The Swiss might have opted out of the UBI, but it is something we are going to be debating more and more in future. It is an idea that has its supporters from the political left (primarily because they think it might be a judgment-free way to pay people enough to end poverty) and even more from the political right (who believe that it is a way to lessen the size of government and treat everyone the same). Ultimately, however, the real support for a UBI may come from a wide swathe of people who are concerned by what technology may do to employment, or rather to unemployment.

We are at an exciting and scary time in terms of the global economy. Technology, which has more or less been our friend up to now, is now at a place where it threatens to out and out replace jobs, leaving a large portion of the population unemployed or underemployed. It is not a change we have seen before. When cars replaced the horse and buggy, buggy whip makers were able to find work in car plants. This time round, however, the elimination of jobs as a result of automation and robotics may well take a much broader toll, encompassing more and more jobs at all skill levels. A recent report by the Bank of England said as much, suggesting that as many as 15 million British jobs (close to half of current total employment) may disappear as a result of automation. If you believe that, and if you believe that it is a trend that might be replicated in other countries, then it is clear that a sea change is afoot. Looking ahead to ten or twenty years from now, perhaps we will not have a fully employed populace and the ‘sharing economy’ may indeed mean sharing the jobs. In that case, maybe it does make sense to move to a Universal Basic Income and have governments sort out the payment details.

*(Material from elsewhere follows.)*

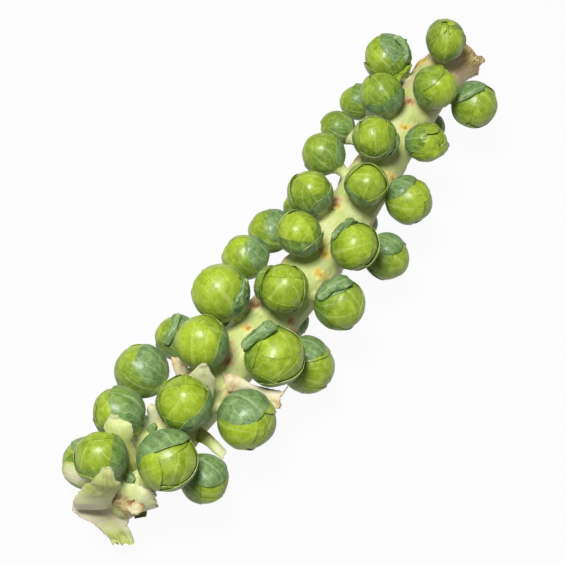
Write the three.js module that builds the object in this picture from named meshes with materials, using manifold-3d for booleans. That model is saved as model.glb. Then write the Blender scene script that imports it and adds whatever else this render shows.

The problem is, most of the details regarding a UBI are not well fleshed out anywhere. Paying a basic income to everyone in a country would come at a whopping bill that would have to be paid for somehow. Most likely that would come from taxes on those who were also working, which would erase any benefit that they got and act as a disincentive for many to work (opponents to the UBI in Switzerland made that case, suggesting it would lead to a flat out shortage of workers). I suppose another way of paying for the UBI would just be to print money to pay everyone although that would be an out and out disaster in terms of inflation.

In theory a UBI might work if it came in exchange for you every single other welfare program or government expenditure, but that also seems crazy. Close the libraries and let everyone buy their own books? Okay, maybe. What about erase every kind of disability payment and figure the basic income covers it? Or get rid of drug benefits or food stamps and assume that everyone will make the right choices when it comes to meeting their kids’ needs? Maybe not .  And all of that is aside from the question of how to keep those that thinks a UBI sounds cool from heading to the region that provides it. If one U.S. state offered it, they would probably have a flood of people from other states moving in. If it was a whole country providing the UBI immigration rules might make it difficult for everyone who wanted to enter to do so, but it would provide a policy challenge just the same.

At the moment Finland, the Netherlands and Canada are planning tests of the UBI (in the case of the latter, the province of Ontario will be pilot testing a UBI in an unnamed region this fall) and the idea is gaining traction in Britain as well. The UBI may not ultimately be the magic solution to what is turning out to be a sea change in the economy, but if it is not it is certainly time to discuss some alternatives.